Soothsayers – Fly Higher
Tra reggae, jazz ed afrobeat i Soothsayers di Rob Hopcraft e Idris Rahman sono una realtà londinese che meriterebbero maggiore visibilità. 'Fly Higher' è l'ennesimo tassello della loro discografia contraddistinta da una grande disinvoltura stilistica, un grande interplay e una grande cura negli arrangiamenti vocali.

Quattro ristampe:

In Crowd – Natural Rock 'n' Reggae
Questo cofanetto triplo riporta quasi l'opera omnia degli In Crowd, band giamaicana diretta dal batterista/chitarrista Phil Callender. Sulla scia di altre importanti esperienze come Third World ed Inner Circle, In Crowd hanno sempre proposto un reggae molto ben fatto ed assai influenzato dal soul, si sono tolti parecchie soddisfazioni ed andrebbero sicuramente riascoltati.

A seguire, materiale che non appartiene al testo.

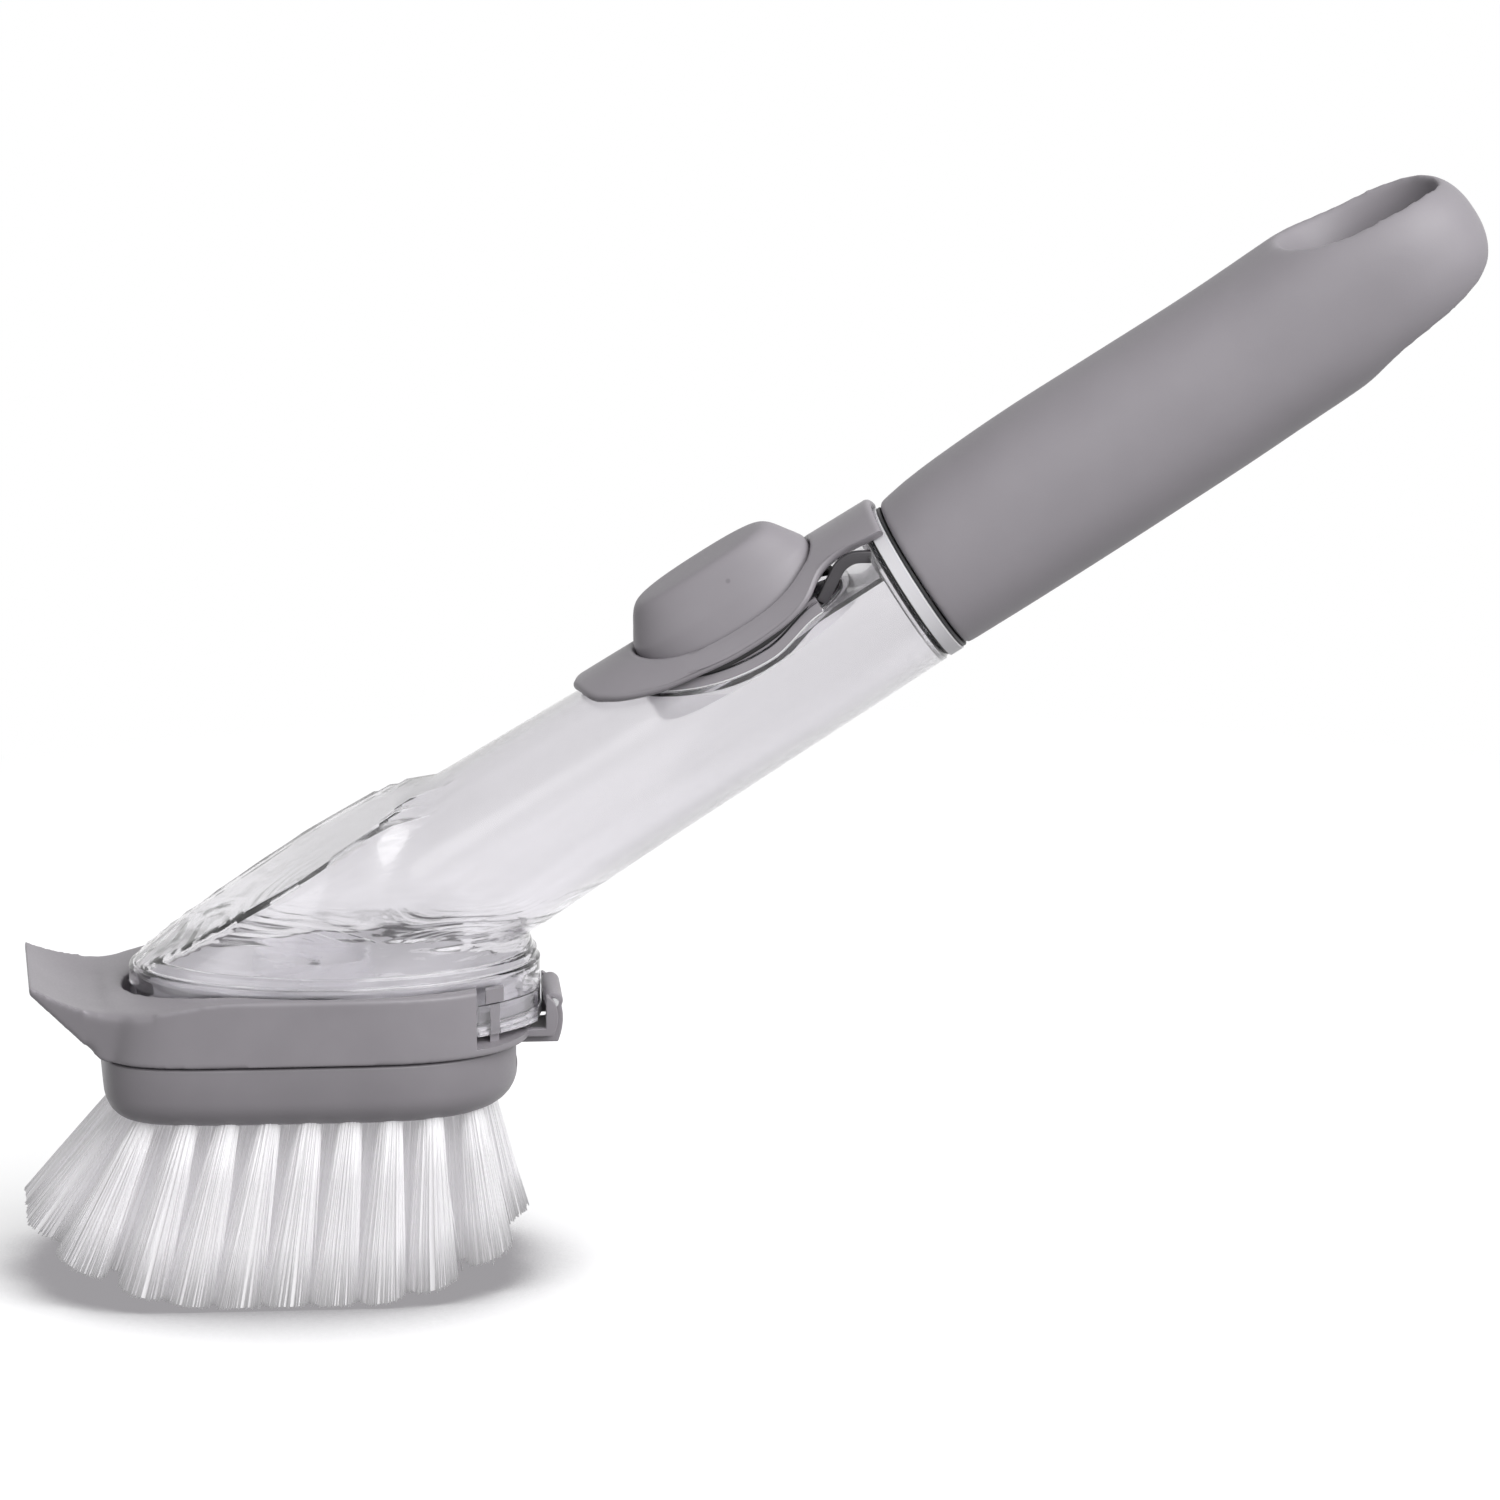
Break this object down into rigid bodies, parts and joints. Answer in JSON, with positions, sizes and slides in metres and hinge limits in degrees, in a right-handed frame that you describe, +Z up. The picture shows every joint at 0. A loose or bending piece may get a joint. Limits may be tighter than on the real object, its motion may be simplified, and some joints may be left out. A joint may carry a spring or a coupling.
{
  "type": "dish brush",
  "caption": "Soap dispensing dish brush: clear reservoir tube, grey handle with hanging hole, pump button, scraper lip and bristle refill.",
  "frame": {"origin": "under the middle of the brush's length and width, on the plane of the trimmed bristle tips", "axes": "+X along the brush from the scraper lip to the handle's end, +Y across it, +Z up from the bristle tips"},
  "size_m": [0.232, 0.0468, 0.1752],
  "materials": {
    "clear_plastic": "clear, polished",
    "frosted_plastic": "frosted, translucent white",
    "pale_silicone": "matt silicone",
    "grey_plastic": "satin moulded",
    "soft_grey": "soft touch, matt",
    "dome_silicone": "matt silicone",
    "black_rubber": "matt",
    "white_nylon": "filament",
    "pin_steel": "plain"
  },
  "bodies": {
    "body": {"reservoir_tube": "clear_plastic", "reservoir_foot": "clear_plastic", "sole_plate": "frosted_plastic", "sole_seal": "pale_silicone", "outlet_valve": "pale_silicone", "valve_retainer": "frosted_plastic", "scraper_frame": "grey_plastic", "latch_pin": "pin_steel", "neck_ring": "clear_plastic", "pump_base": "grey_plastic", "pump_seal": "black_rubber", "pump_valve": "black_rubber", "button_plate": "grey_plastic"},
    "button": {"button_dome": "dome_silicone"},
    "neck_seal": {"neck_seal": "black_rubber"},
    "handle": {"handle_grip": "soft_grey", "handle_core": "grey_plastic"},
    "latch": {"release_latch": "grey_plastic"},
    "refill": {"refill_block": "grey_plastic", "bristles_toe": "white_nylon", "bristles_mid_toe": "white_nylon", "bristles_mid_heel": "white_nylon", "bristles_heel": "white_nylon"}
  },
  "joints": [
    {"name": "button_press", "type": "slide", "parent": "body", "child": "button", "axis": [0.5373, 0, -0.8434], "range_m": [0, 0.0036], "stiffness_N_per_m": 900, "springref_m": -0.0015},
    {"name": "handle_pull", "type": "slide", "parent": "body", "child": "neck_seal", "axis": [0.8434, 0, 0.5373], "range_m": [0, 0.016]},
    {"name": "handle_twist", "type": "hinge", "parent": "neck_seal", "child": "handle", "pos_m": [0.0272, 0, 0.11188], "axis": [0.8434, 0, 0.5373], "range_deg": [0, 90]},
    {"name": "latch_swing", "type": "hinge", "parent": "body", "child": "latch", "pos_m": [-0.03182, 0, 0.0444], "axis": [0, -1, 0], "range_deg": [0, 20], "stiffness_Nm_per_rad": 0.02, "springref_deg": -11.46},
    {"name": "refill_pull", "type": "slide", "parent": "body", "child": "refill", "axis": [0, 0, -1], "range_m": [0, 0.024]}
  ]
}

Augustus Pablo - King Tubbys Meets Rockers At 5 Cardiff Crescent Washington Garden Kingston
La francese Only Roots propone tredici tracce inedite dal noto catalogo del leggendario tastierista e produttore Augustus Pablo, mixate dal pioniere del dub King Tubby. Il livello è ovviamente molto alto e questo disco appassiona sia i fanatici di Pablo che chi è approdato da poco tempo alle gioie del suono giamaicano classico che però dovrebbe senz'altro procurarsi anche i capisaldi della discografia di questo artista.

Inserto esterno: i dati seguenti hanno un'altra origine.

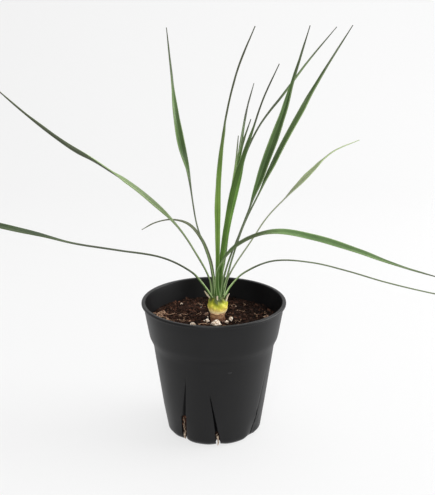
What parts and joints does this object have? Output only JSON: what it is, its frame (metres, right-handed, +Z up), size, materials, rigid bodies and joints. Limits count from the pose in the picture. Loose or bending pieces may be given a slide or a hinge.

Various Artists -Tappa Records Showcase
Famoso anche per la sua amicizia con Patti Smith, Tappa Zukie non è stato solo un toaster ma anche un brillante produttore. Questa compilation realizzata dalla romana Real Rock propone varie chicche di digital reggae del suo catalogo da personaggi come Max Romeo, Yami Bolo, Johnny Clarke tra gli altri.

Jackie Mittoo – Reggae Magic
Tra i tanti geni musicali che la Giamaica ha dato al mondo spicca la stella di Jackie Mittoo, pianista ed organista che ha avuto una stagione straordinaria a Studio One, la madre di tutte le etichette reggae giamaicane. La inglese Soul Jazz propone una abbuffata di strumentali Studio One con Jackie che fa del suo meglio per emulare i suoni statunitensi di Motown e Stax. In una parola, Cruciale!